Apenas como retórica, aceito a existência de uma só verdade. Tudo em que eu
acredito, é, em última instância, a "minha verdade". A “minha
verdade”, hoje, é que não acredito que exista verdade para nada neste nosso
universo e vida. Tudo é mutante o tempo todo. O Universo está em constante
movimento. Mas esta é, apenas, a "minha verdade". Mas será que ela é
perene? Ou, tal como o amor de Vinícius, será "eterna enquanto dure"?
Quantas e quantas vezes você já viu pessoas mudarem de opinião? De religião?

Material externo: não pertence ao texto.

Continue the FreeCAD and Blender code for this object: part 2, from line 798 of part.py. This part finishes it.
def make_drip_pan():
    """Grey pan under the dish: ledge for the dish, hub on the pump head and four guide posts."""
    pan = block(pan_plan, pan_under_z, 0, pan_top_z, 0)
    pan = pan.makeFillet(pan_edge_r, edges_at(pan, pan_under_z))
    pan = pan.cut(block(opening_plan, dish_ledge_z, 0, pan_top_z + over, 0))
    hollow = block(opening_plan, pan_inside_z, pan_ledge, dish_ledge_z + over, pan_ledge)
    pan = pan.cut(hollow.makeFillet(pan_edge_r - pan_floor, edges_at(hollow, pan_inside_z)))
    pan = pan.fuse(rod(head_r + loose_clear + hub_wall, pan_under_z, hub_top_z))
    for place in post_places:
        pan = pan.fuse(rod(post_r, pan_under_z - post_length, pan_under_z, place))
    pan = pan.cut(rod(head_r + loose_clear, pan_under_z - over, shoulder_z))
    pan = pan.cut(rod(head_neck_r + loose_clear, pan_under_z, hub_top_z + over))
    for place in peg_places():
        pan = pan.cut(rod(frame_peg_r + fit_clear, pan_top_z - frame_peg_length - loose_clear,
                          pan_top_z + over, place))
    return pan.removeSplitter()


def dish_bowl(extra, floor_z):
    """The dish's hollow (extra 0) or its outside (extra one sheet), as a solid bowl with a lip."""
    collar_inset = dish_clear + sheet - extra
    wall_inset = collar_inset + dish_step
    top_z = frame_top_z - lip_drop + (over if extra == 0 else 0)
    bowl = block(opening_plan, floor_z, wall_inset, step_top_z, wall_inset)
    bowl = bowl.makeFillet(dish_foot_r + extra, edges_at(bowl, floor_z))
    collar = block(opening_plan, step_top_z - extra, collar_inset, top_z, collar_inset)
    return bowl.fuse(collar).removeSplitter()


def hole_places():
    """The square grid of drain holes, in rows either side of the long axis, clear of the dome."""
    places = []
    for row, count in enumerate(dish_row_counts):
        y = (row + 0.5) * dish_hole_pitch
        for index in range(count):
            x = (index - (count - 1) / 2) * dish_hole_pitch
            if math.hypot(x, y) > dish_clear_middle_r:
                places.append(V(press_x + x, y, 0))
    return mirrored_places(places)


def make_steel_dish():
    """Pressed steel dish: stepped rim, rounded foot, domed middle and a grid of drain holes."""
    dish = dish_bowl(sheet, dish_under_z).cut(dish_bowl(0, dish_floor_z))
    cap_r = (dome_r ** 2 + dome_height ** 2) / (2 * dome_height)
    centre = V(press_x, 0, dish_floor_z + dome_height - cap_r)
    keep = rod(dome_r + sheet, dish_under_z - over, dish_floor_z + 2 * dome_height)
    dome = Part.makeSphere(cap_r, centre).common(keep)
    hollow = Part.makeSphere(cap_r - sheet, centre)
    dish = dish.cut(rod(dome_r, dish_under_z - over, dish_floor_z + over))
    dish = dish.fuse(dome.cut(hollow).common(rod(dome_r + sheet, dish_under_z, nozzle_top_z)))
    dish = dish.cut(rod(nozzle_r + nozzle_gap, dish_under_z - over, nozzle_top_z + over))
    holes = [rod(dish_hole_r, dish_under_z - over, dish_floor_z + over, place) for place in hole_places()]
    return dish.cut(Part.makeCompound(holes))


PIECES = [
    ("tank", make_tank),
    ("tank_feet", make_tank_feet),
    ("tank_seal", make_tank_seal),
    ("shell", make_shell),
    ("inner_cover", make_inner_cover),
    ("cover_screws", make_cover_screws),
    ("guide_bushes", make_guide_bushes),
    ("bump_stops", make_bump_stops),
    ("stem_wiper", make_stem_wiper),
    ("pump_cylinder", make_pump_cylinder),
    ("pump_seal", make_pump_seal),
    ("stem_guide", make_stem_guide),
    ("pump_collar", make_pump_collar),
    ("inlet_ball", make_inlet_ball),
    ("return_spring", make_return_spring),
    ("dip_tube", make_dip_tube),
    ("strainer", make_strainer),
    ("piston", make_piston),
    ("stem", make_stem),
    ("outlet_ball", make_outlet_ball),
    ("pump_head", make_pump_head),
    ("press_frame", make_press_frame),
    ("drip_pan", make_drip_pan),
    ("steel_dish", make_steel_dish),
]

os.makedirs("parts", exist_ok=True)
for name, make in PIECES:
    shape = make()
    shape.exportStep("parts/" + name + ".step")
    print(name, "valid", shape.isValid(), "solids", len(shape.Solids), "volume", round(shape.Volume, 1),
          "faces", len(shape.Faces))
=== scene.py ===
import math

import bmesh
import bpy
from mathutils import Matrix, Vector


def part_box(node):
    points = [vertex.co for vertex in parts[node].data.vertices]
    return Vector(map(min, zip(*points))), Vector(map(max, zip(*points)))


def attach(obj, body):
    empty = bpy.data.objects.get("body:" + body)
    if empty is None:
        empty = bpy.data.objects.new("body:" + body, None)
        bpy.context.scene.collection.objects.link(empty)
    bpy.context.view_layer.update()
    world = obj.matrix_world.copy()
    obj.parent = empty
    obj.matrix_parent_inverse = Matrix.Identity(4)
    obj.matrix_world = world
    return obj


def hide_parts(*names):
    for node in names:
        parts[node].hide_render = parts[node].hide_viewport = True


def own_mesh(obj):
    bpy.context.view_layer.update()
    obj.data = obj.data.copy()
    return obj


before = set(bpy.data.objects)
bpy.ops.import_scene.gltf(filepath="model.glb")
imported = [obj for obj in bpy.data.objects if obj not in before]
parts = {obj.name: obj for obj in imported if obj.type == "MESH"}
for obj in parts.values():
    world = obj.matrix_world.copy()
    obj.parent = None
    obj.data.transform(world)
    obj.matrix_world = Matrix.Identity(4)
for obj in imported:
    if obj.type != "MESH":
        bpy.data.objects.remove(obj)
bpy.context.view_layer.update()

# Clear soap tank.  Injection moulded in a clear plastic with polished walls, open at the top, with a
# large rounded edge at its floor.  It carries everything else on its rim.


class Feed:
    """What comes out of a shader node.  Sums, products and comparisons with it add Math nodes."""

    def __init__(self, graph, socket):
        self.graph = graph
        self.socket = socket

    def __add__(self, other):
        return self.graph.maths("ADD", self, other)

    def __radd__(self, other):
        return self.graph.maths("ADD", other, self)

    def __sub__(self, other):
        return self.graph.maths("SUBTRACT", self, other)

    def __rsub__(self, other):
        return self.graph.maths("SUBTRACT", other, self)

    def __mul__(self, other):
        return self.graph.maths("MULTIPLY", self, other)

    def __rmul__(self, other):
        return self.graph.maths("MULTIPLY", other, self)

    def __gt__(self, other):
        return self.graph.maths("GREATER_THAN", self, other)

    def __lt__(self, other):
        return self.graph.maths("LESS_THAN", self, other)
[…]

Ou, simplesmente, mudarem de vida, deixando a metrópole por uma cidade do
interior. Foram verdades que duraram enquanto... foi
bom crer nelas. Morar no campo não é a melhor maneira de morar! Praticar as
crenças de uma religião específica, não é praticar as melhores crenças. Dizemos
"a verdade é..." quando queremos dizer, apenas,
"creio/acho/penso que...". É tão somente uma força de expressão,
usada normalmente quando queremos que o outro concorde com nossa proposição.
Há um porém:
a "minha verdade", obrigatoriamente, se limita na verdade do outro,
do contrário, a “minha verdade” estará cerceada porque eu sou o outro do outro.
A “minha verdade” tem importância para eu dormir o sonho dos anjos, acordar com
a alegria de ter o privilégio da vida e ter valores que me ajudam a superar as
agruras e saborear as benesses do meu dia-a-dia. A “minha verdade” só não
pode pretender ser universal. O meu pensamento é só o meu pensamento. A minha
crença não passa da “minha crença”. Meus dogmas são particulares e restritos a
mim. Pretender impor a “minha verdade” a outro alguém é o exercício da mais
pura arrogância, prepotência e, até mesmo, insanidade. Porque, se não quero que
o outro me impinja a verdade dele, preciso sempre lembrar que para o outro, o
outro sou eu.
Para encerrar. Na série Grandes
Mistérios do Universo, do canal Discovery Science, o
ator e narrador Morgan Freeman deixa um alerta:
"Quando alguém lhe disser que conhece a verdade suprema, provavelmente só
estará lhe dizendo mais uma mentira".